If most Israelis support - in theory - the "two-state solution" it is not out of sympathy for the Palestinians, but because they do not want to be a minority in a country where Jews would again lose control of their own fate. This may be the best hope that, if offered sufficient guarantees, a majority would opt for withdrawal. As for the preservation of those universal Jewish values which the pious post-Zionists accuse Israel of having abandoned, these are better left for scholars of comparative religion to determine.

The challenge for Israel today is to end the occupation while ensuring its physical security in a hostile and unstable environment. The settlement movement, initiated or connived at by successive Israeli governments, has blurred the line between security and expansionism. Reversing the situation, however, does not mean rethinking the justification for a Jewish state, or finding ever more sanctimonious reasons to condemn it.

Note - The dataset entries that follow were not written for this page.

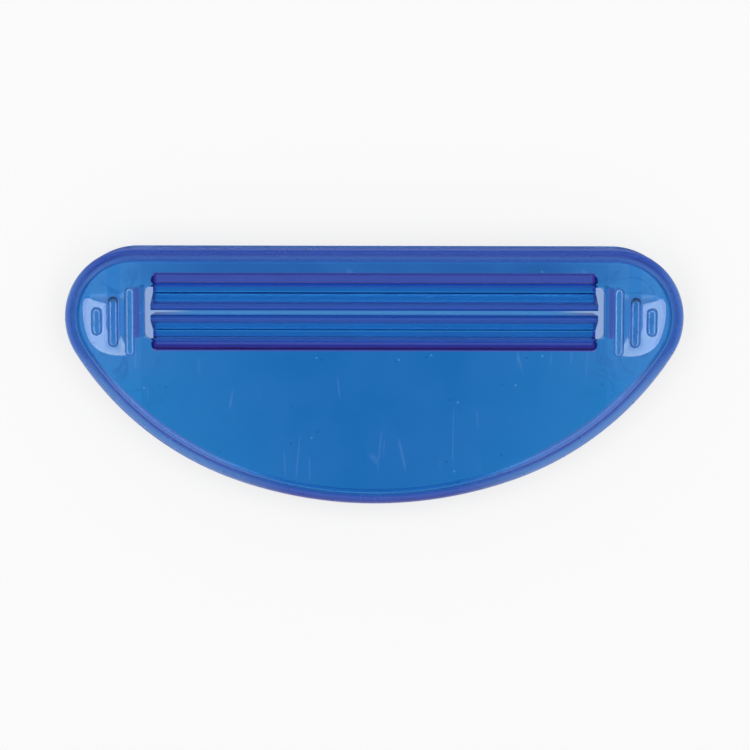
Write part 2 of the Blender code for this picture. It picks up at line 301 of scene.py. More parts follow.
# Skirt and rounded edge: the skirt's own blue, and painted light on its inside and rear rim
SKIRT_BLUE = (0.02, 0.15, 0.55, 1.0)
RIM_INSIDE_PAINTED_LIGHT = (0.75, 0.85, 1.0, 1.0)
OUTWARD_UP = (0.005, 0.05)
RIM_INSIDE_FROM_EDGE = (3.3 * MM, 2.9 * MM)
REAR_RIM_HEIGHT = (1.0 * MM, 0.3 * MM)
ROUNDED_EDGE_HEIGHT = (SKIRT_TOP_Z - 1.0 * MM, SKIRT_TOP_Z)
RIM_REACH = 3.0 * MM
CURVED_RIM_MORE = 0.6 * MM
RIM_INNER_FADE = 0.5 * MM
SIDE_RIM_ACROSS = (0.46 * HEIGHT, 0.32 * HEIGHT)
CURVED_RIM_ACROSS = (0.15 * HEIGHT, -0.10 * HEIGHT)
BOTTOM_RIM_ALONG = (0.30 * WIDTH, 0.12 * WIDTH)
BOTTOM_RIM_ACROSS = (0.0, -0.2 * HEIGHT)

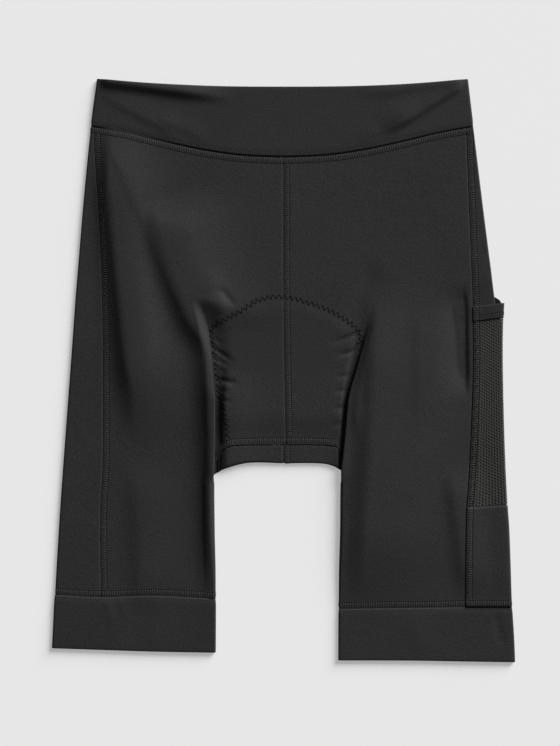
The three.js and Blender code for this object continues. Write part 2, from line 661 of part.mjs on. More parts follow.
function cuff(side) {
  const [inner, outer] = [(y) => at(innerFold, side, y), (y) => at(cuffFold, side, y)];
  const band = {
    wall: cuffCloth,
    rest: cuffRest,
    folds: [],
    middle: 140,
    top: (x) => cuffY(side, Math.abs(x), "Seam") - seamGap / 2,
    bottom: (x) => cuffY(side, Math.abs(x), "Hem"),
    leftFold: side === left ? (y) => -outer(y) : inner,
    rightFold: side === left ? (y) => -inner(y) : outer,
  };
  const { cuffColumns, cuffRows, turnColumns } = grid;
  const stations = [cuffColumns, turnColumns, cuffColumns, turnColumns].flatMap((count, i) =>
    shares(count).slice(0, -1).map((s) => i + s),
  );
  const rows = shares(cuffRows).map((row) => stations.map((station) => bandPoint(band, station, row)));
  return wallGeometry(rows, cuffCloth, { ring: true });
}

// A piece of the pocket between two edges, from its front edge round the pocket's fold to its back edge.
// Place 0 is the front edge, 0.5 the fold and 1 the back edge.
const edgeAt = (edge, place) =>
  place < 0.5 ? mix(edge.front, edge.fold, place * 2) : mix(edge.fold, edge.back, place * 2 - 1);
function pocketPiece(topEdge, bottomEdge, rowCount, wall) {
  const { pocketColumns, turnColumns } = grid;
  const above = cloth / 2 + layerGap + wall / 2; // from the side panel's middle to the pocket's
  const rows = shares(rowCount).map((share) => {
    const yAt = (place) => mix(topEdge(place), bottomEdge(place), share);
    const y = yAt(0.5);
    const outline = read(pocketFold, "y", y, "out");
    const zBack = wall / 2;
    const zFront = frontHeight(right, at(sideFold, right, y), y) + above;
    const start = turn(outline, 1, zFront, zBack, wall, 0).across;
    const front = shares(pocketColumns).slice(0, -1).map((s) => {
      const out = mix(at(sideSeam, right, y) + seamGap, start, s);
      return point(out, yAt(s / 2), frontHeight(right, out, yAt(s / 2)) + above);
    });
    const turned = shares(turnColumns).map((s) => {
      const spot = turn(outline, 1, zFront, zBack, wall, s);
      return point(spot.across, y, spot.z);
    });
    const back = shares(pocketColumns).slice(1).map((s) => {
      const out = mix(start, at(sideSeam, right, y) + pocketMargin, s);
      return point(out, yAt(0.5 + s / 2), zBack);
    });
    return [...front, ...turned, ...back];
  });
  return wallGeometry(rows, wall);
}
const cuffClearance = 1.3; // from the right cuff's seam to the foot of the pocket
const mouthEdge = (place) => edgeAt(mouth, place);
const bindingEdge = (place) => mouthEdge(place) - bindingDepth;
const netEdge = (place) => edgeAt(baseTop, place);
const footEdge = () => cuffY(right, seamLevelOut, "Seam") + cuffClearance;

const wasm = await Module();
wasm.setup();

// Joins two closed walls of one piece.
function join(first, second) {
  const solid = (geometry) =>
    new wasm.Manifold(
      new wasm.Mesh({
        numProp: 3,
        vertProperties: new Float32Array(geometry.getAttribute("position").array),
        triVerts: new Uint32Array(geometry.index.array),
      }),
    );
  const mesh = solid(first).add(solid(second)).getMesh();
  const geometry = new THREE.BufferGeometry();
  geometry.setAttribute("position", new THREE.BufferAttribute(mesh.vertProperties, 3));
  geometry.setIndex(new THREE.BufferAttribute(mesh.triVerts, 1));
  return geometry;
}

// Cloth colours: one charcoal knit for the whole garment, and a slightly greyer net
const knit = new THREE.MeshStandardMaterial({ color: 0x2d2b2b, roughness: 0.85, metalness: 0 });
const net = new THREE.MeshStandardMaterial({ color: 0x333432, roughness: 0.9, metalness: 0 });

const shorts = new THREE.Group();
function sew(name, geometry, material = knit) {
  const mesh = new THREE.Mesh(geometry, material.clone());
  mesh.name = name;
  shorts.add(mesh);
}

sew("waistband_front", waistbandHalf(1));
sew("waistband_back", waistbandHalf(3));
for (const side of [left, right]) {
  sew(`front_${side.name}`, frontPanel(side));
  sew(`side_${side.name}`, sidePanel(side));
  sew(`back_${side.name}`, join(backFlat(side), backStrip(side)));
  sew(`cuff_${side.name}`, cuff(side));
}
const lower = (edge) => (place) => edge(place) - seamGap;
sew("pocket_binding", pocketPiece(mouthEdge, bindingEdge, grid.bindingRows, bindingCloth));
sew("pocket_net", pocketPiece(lower(bindingEdge), netEdge, grid.netRows, cloth), net);
sew("pocket_base", pocketPiece(lower(netEdge), footEdge, grid.baseRows, cloth));

export default shorts;
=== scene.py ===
import bpy
import numpy as np
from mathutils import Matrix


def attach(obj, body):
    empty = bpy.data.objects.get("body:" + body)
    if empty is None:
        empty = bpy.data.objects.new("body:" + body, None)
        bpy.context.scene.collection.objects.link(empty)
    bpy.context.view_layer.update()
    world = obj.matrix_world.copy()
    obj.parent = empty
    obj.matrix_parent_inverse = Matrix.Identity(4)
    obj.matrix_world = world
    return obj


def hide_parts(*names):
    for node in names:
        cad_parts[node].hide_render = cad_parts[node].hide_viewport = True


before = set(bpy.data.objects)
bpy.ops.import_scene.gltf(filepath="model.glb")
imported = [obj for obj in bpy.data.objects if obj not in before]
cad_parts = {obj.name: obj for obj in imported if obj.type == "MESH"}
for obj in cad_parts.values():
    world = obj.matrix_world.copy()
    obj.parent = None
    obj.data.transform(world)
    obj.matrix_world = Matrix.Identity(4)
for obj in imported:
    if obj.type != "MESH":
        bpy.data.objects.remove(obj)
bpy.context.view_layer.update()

# Back panels: two pieces of charcoal knit that lie flat under everything else. They are sewn together down
# the centre, to the side panels, and to the fronts along the inseam. At the crotch they turn up over the
# edge and show from the front as a short strip, which the crotch seam joins to the fronts.
mm = 0.001
cloth = 0.72  # thickness of one layer of knit
back_rest = 0.58  # height of the middle of the cloth that lies on the surface
front_rest = 3.2  # the same for the front where no fold lifts it
seam_gap = 0.04

inner_fold = {
    "y": [229, 70, 39, 10, -20, -60, -97, -150, -190, -272.5],
    "left": [66, 76, 69, 64.8, 63.8, 63.6, 64.4, 64, 63.2, 63.4],
    "right": [74, 80, 75, 68, 61, 57, 53.4, 52.6, 51.6, 51.2],
}
side_seam = {
    "y": [229, 206, 131, 57, -3, -93, -130, -222],
    "left": [177, 176.4, 171.6, 169, 168.6, 168.9, 171, 170.2],
    "right": [170.8, 171.4, 174.2, 177, 177.2, 173.6, 171, 170],
}
waist_seam = {
    "out": [0, 40, 78, 112, 150, 181],
    "front": [199.6, 201.5, 207, 214.5, 223.5, 228.6],
    "back": [216, 217.5, 220.5, 224, 227.5, 228.6],
}
cuff_edges = {
    "out": [51, 120, 170, 217],
    "left seam": [-214.1, -210.2, -211.6, -209.2],
    "right seam": [-222.6, -221.6, -221, -220.4],
    "left hem": [-263.8, -262.6, -261, -259.4],
    "right hem": [-270.8, -271, -271.8, -272.5],
}
crotch_fold = {
    "x": [-64, -56, -33, 0, 36, 48, 56],
    "y": [-97.4, -92.6, -86.6, -86.9, -87.2, -90.2, -95.6],
}
crotch_seam = {
    "x": [-70, -64, -58, -51, -38, 0, 36, 48, 55, 62],
    "y": [-93, -88, -77, -71.2, -69.6, -69.2, -69.6, -71, -76, -84],
}
crotch_rest = {
    "y": [229, 10, -25, -60, -97],
    "left": [2, 2, 1.6, 1.35, 1.35],
    "right": [2, 1.7, 1.4, 1.35, 1.35],
}
centre_seam = {"y": [200, 60, -70, -90], "x": [0, 0.2, 2.3, 2.8]}
side_sign = {"left": -1, "right": 1}


def mix(a, b, share):
    """The value a share of the way from a to b."""
    return a + (b - a) * share


def smooth(value):
    """A value held between 0 and 1, eased at both ends."""
    held = np.clip(value, 0, 1)
    return held * held * (3 - 2 * held)


def through(keys, values, places):
    """Values on a smooth curve through the given ones: a cubic in each span, whose slope at a key is that
    of the straight line between the keys before and after it. The values may be whole rows of points."""
    keys, values, places = (np.asarray(a, float) for a in (keys, values, places))
    if keys[0] > keys[-1]:
        keys, values = keys[::-1], values[::-1]
    last = len(keys) - 1
    spread = (slice(None),) + (None,) * (values.ndim - 1)
    before = np.maximum(np.arange(last + 1) - 1, 0)
    after = np.minimum(np.arange(last + 1) + 1, last)
    slope = (values[after] - values[before]) / (keys[after] - keys[before])[spread]
    i = np.clip(np.searchsorted(keys, places), 1, last)
    widen = places.shape + (1,) * (values.ndim - 1)
    span = (keys[i] - keys[i - 1]).reshape(widen)
    t = np.clip((places - keys[i - 1]).reshape(widen) / span, 0, 1)
    a, b = values[i - 1], values[i]
    bend = (slope[i - 1] * (1 - t) - slope[i] * t) * span
    return mix(a, b, t) + t * (1 - t) * (bend + (2 * t - 1) * (b - a))


def at(table, side, y):
    """The column of a table for one side, at a height."""
    return through(table["y"], table[side], y)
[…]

So if some Israelis, passionate critics of the occupation, assume that anti-Zionist Jews share their concerns, they harbour an illusion. Concerned such Jews may be with the fate of the Palestinians; they are far less concerned with the dangers awaiting Israel, whether it ends the occupation or not. It is not the strategic implications of a withdrawal from the West Bank that worry them, but the inevitable association of all Jews with the Jewish state. Zionism may well have divided the Jews historically, as much as it has united them. But, despite the differences between the diaspora and Israel, the world regards the Jews as one people, and will surely continue to do so.